The Nation at Their Feet

   "Some grade school kids these days don't know how to tie their shoes," Shizuko, a woman in her late seventies, grouses.

   I love it when the older members of the class get self-righteous: it gives me the perfect opportunity to playfully goad them: "Well, considering all the shoes with Velcro today,” I say, “I'm not surprised. But then, what about yourself, Shizuko? Could you . . . ? Sorry to ask a stupid question, but did you even wear shoes when you were young?"

   A number of them, including Shizuko, giggle, which I take as a no.

   Another woman, this one in her early eighties, tells me about the shoes she used to wear, how they didn't have laces. She draws me a picture of a simple rubber and canvass slip-on. Several of them concur: they wore the very same kind of shoe.

   A woman in her fifties says that parents today have to prepare three or four pairs of shoes for their children: the shoes they wear to school, the shoes they wear in the school facilities, the locker room slippers, and so on.

   I ask what to me seems to be the most reasonable question to ask, "Why?"

   "Why what?"

   "Why do you think the kids have to prepare so many different shoes for school?

   "I don't know," she replies.

   As expected, no one does. And why would they? Like the well-trained Japanese that they are, they probably never gave it a second thought until day even though four pairs of shoes for a kid who'll outgrow them in no time is quite a lot.

   "Did it ever occur to you,” I say, “that the reason your kids have to prepare four pairs of shoes is because the owner of a major shoe manufacturer and a high-ranking official in the Ministry of Education have been good friends since the time they were classmates at Tôkyô University?"

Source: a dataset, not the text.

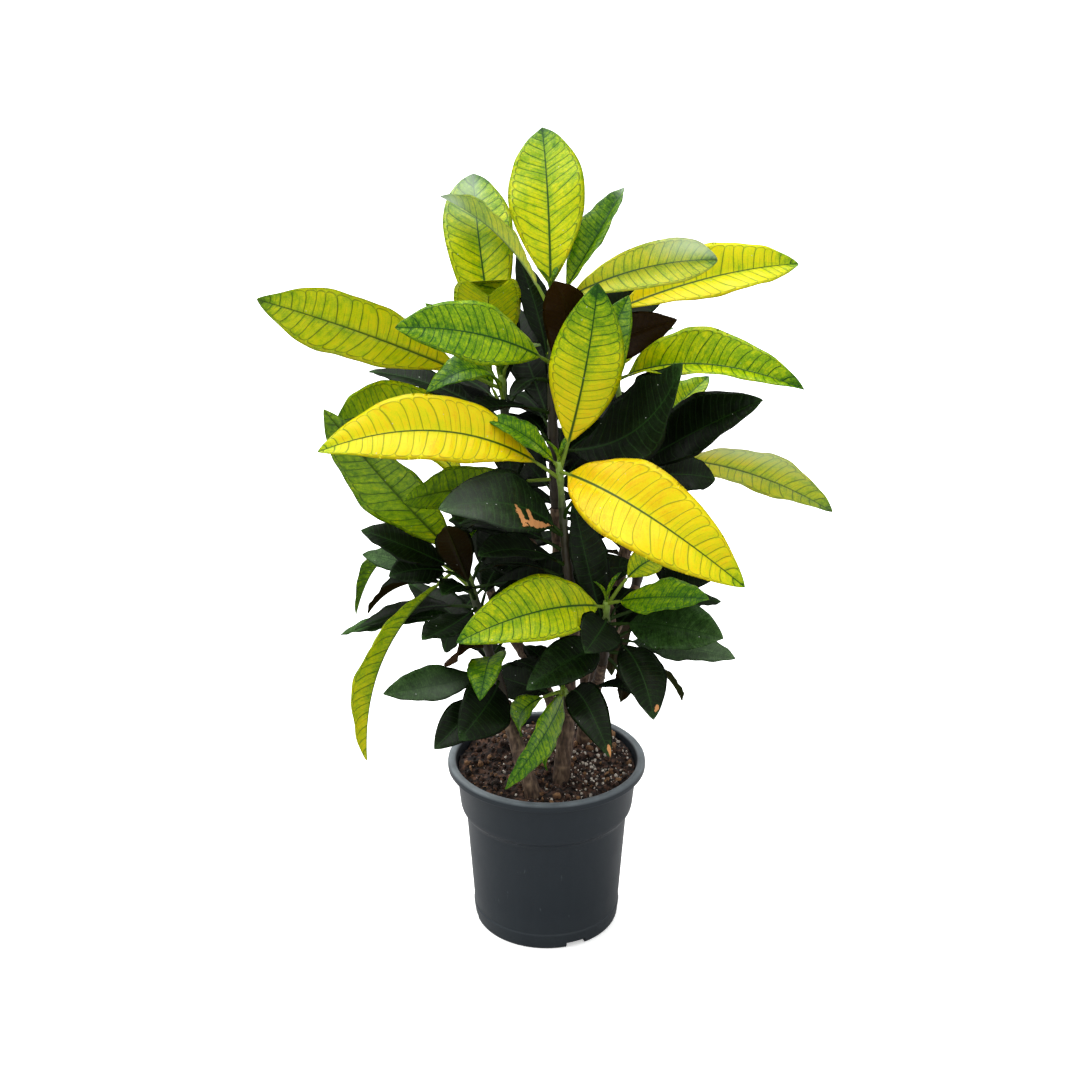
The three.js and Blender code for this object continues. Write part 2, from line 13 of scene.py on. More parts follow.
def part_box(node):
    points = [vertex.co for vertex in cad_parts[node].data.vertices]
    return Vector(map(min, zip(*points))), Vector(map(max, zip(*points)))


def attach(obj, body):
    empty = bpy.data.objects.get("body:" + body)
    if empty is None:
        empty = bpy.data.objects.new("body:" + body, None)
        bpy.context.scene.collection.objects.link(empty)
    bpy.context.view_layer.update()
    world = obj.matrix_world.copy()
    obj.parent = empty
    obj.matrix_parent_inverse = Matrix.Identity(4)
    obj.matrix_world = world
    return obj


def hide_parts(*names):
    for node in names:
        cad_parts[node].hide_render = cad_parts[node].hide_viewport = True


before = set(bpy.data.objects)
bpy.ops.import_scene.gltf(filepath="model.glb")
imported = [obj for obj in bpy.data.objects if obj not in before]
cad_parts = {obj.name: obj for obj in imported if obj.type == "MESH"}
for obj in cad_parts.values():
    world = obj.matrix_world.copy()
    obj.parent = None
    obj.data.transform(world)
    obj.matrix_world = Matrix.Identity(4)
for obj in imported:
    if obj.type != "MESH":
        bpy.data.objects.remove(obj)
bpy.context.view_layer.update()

   I'm only half serious, but considering the way so very little is left to chance in this country, it would seem awfully peculiar if such rules had been made arbitrarily.

   Case in point: Taspo[1].

   While the stated aim for the introduction of the “Tobacco Passport” was to reduce the smoking of cigarettes by minors,[2] the tacit goal was to change the purchasing habits of smokers, moving them away from the vending machines and into convenience stores where the Taspo card is not necessary. The big winners of the legislation were convenience stores such as Lawson and 7-Eleven which had lobbied hard for its passage. The losers: independent mom-and-pop shops which often have cigarette vending machines out front.

   Similarly, a law was passed a few years back re-designating certain drugs such that they could no longer be bought over the counter unless done so by a licensed pharmacist. This rule was pushed by the major drug store chains such as Matsumoto Kiyoshi and Drug Eleven to further put the squeeze on small-time pharmacies.

 


[1] Taspo (タスポ), formerly known as Tobacco Card (たばこカード tabako kādo), is a smart card using RFID developed by the Tobacco Institute of Japan (TIOJ), the nationwide association of tobacco retailers (全国タバコ販売協同組合連合会 Zenkoku Tabako Hanbai Kyōdō Kumiai Rengōkai), and the Japan Vending Machine Manufacturers Association (日本自動販売機工業会 Nihon Jidōhanbaiki Kōgyōkai) for introduction in 2008. Following its introduction, the card is necessary in order to purchase cigarettes from vending machines in Japan. The name "Taspo" is a portmanteau for "tobacco passport" (たばこのパスポート tabako no pasupōto). For more, see Wikipedia.

[2] In Japan, you have to be 20 to drink alcohol or smoke cigarettes. This doesn’t really stop minors from doing either.